In many cases, before clients open up to a therapist, they need to feel felt. In many cases, a therapist then is allowed to act as an interpersonal sociobiological regulator :). But not until the therapist ‘gets’ the client. It’s improper to suggest a trauma-object wants to feel felt, but I like the metaphor. Again, it’s mindful, and also separates the some attention from the story.
Also, the focus on feelings caused by the trauma-object might be the most significant step. My goal for this step is to help someone says, “I have this horrible story on the one hand, and this pain in the other. And I want to heal the pain.”
In rumination, there can be a quality of trauma-objects competing for attention. And in the throes of the crisis, it can simply be a run of overwhelming facts of the matter. The minute the mind quiets to one collection of negative emotions, that object loses priority, and attention shift to a different trauma-object whose ‘negativity’ is now the highest.
Also, the quality of rumination suggests the writer either hasn’t found a level of safety or regulation to confront the trauma-object. Many confessions are made to people rather than anonymously in writing. Simply, the presence of an interpersonal sociobiological regulator is helpful and perhaps outright necessary.

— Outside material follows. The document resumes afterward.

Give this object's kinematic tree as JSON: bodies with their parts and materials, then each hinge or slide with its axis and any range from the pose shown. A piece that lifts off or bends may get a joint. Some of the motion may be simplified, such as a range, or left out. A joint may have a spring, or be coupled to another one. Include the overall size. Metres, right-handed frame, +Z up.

To characterize writing=sense-making with some PTSD therapy approaches, the important point is to start small and remain safe. Body-based PTSD approaches might avoid talking about the trauma-object altogether until a window of tolerance can be strengthened.
Diagnostic of sense-making is a sense of movement in the narrative. The writer’s story about the writer becomes more coherent and seems to change in the retelling.

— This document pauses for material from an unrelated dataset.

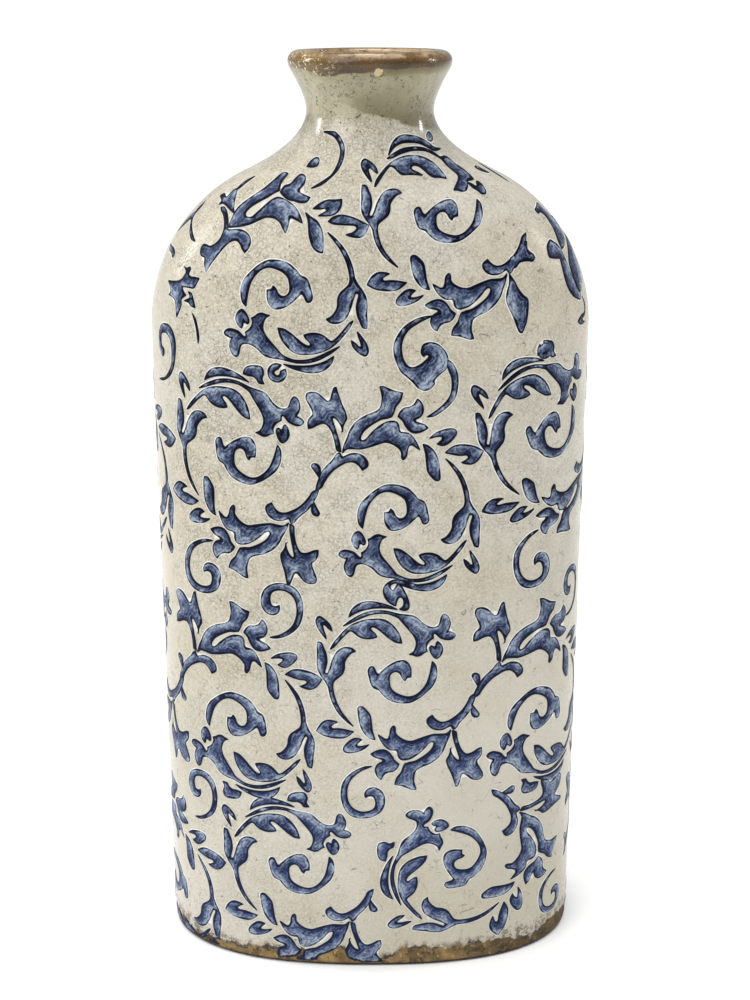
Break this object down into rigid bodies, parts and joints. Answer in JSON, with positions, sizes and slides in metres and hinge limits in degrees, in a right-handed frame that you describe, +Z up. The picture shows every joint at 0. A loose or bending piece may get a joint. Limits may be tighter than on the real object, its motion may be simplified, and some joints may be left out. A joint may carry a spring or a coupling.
{
  "type": "bottle vase",
  "caption": "Tall oval bottle vase in glazed earthenware, flat-fronted, with round shoulders, a short waisted neck, a rolled lip and a bare clay foot.",
  "frame": {"origin": "centre of the foot, on the surface that the vase stands on", "axes": "+Z up along the vase, +X along its wide side, +Y from its front towards its back"},
  "size_m": [0.165, 0.096, 0.35],
  "materials": {
    "bare_clay": "unglazed brown clay, worn at its edge",
    "cream_glaze": "aged cream glaze with brown crackle, satin",
    "brown_glaze": "glossy honey-brown glaze",
    "cobalt_blue": "mottled cobalt blue scroll ornament under glaze"
  },
  "bodies": {
    "root": {"foot_ring": "bare_clay", "base_slab": "bare_clay", "front_half_shell": "cream_glaze", "back_half_shell": "cream_glaze", "neck_collar": "cream_glaze", "rolled_lip": "brown_glaze"}
  },
  "joints": []
}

This is what I got before dinner.
Cole,
Thank you for your thoughtful article. You put down 'on paper' what I've been discussing with a friend for a long time. And this should make our conversations clearer.

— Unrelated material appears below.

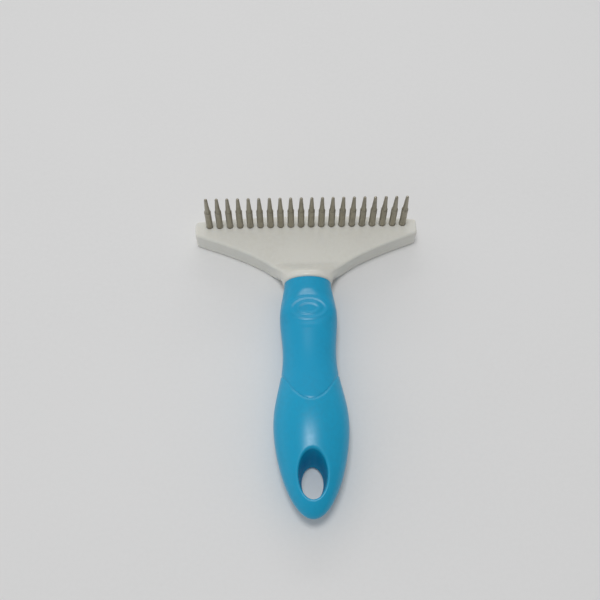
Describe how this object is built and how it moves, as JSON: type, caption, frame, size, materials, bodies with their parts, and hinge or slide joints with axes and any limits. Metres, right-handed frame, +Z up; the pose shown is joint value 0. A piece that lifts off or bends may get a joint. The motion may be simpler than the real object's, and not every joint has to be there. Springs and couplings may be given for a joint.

Did I 'enjoy' your blog? No actually I didn't. Probably because just today, I was hit by a stimulus that took me down into that dark hole of icky emotions and dysfunctional crud left over from prior relationships. So it hit a little too close to home for me today.
Nonetheless it was interesting to be able to use your specific steps/instructions/definitions to be able to really look at what had happened earlier.
So, Thank you,
Gayle McCain
www.gaylemccain.com
It's a joy for me for my thoughts to be recognized and helpful. Thanks for your kind words.
My gratitude probably doesn't measure well against your disquiet. Relationships are one area, in my experience, where we benefit most from cleaning up elements of trauma. You'll feel better, be more confident about them and feel more able.
You recognized instinctively the work to get out of these dark holes is hard. Find someone to talk with or work with. This piece looks past the hugh benefit of support from others. Other people just help regulate how you feel even if you don't talk about the issues.
My approach in this essay was somewhat confrontational. First I talk about a trauma, then put the reader in the seat of working on her trauma. Certainly, I caught you unprepared.
Congratulations on you book! I hope people click through to your website. If stepping outside a comfort zone is only getting to a place where we don't feel defended, it's a wonderful chance to grow.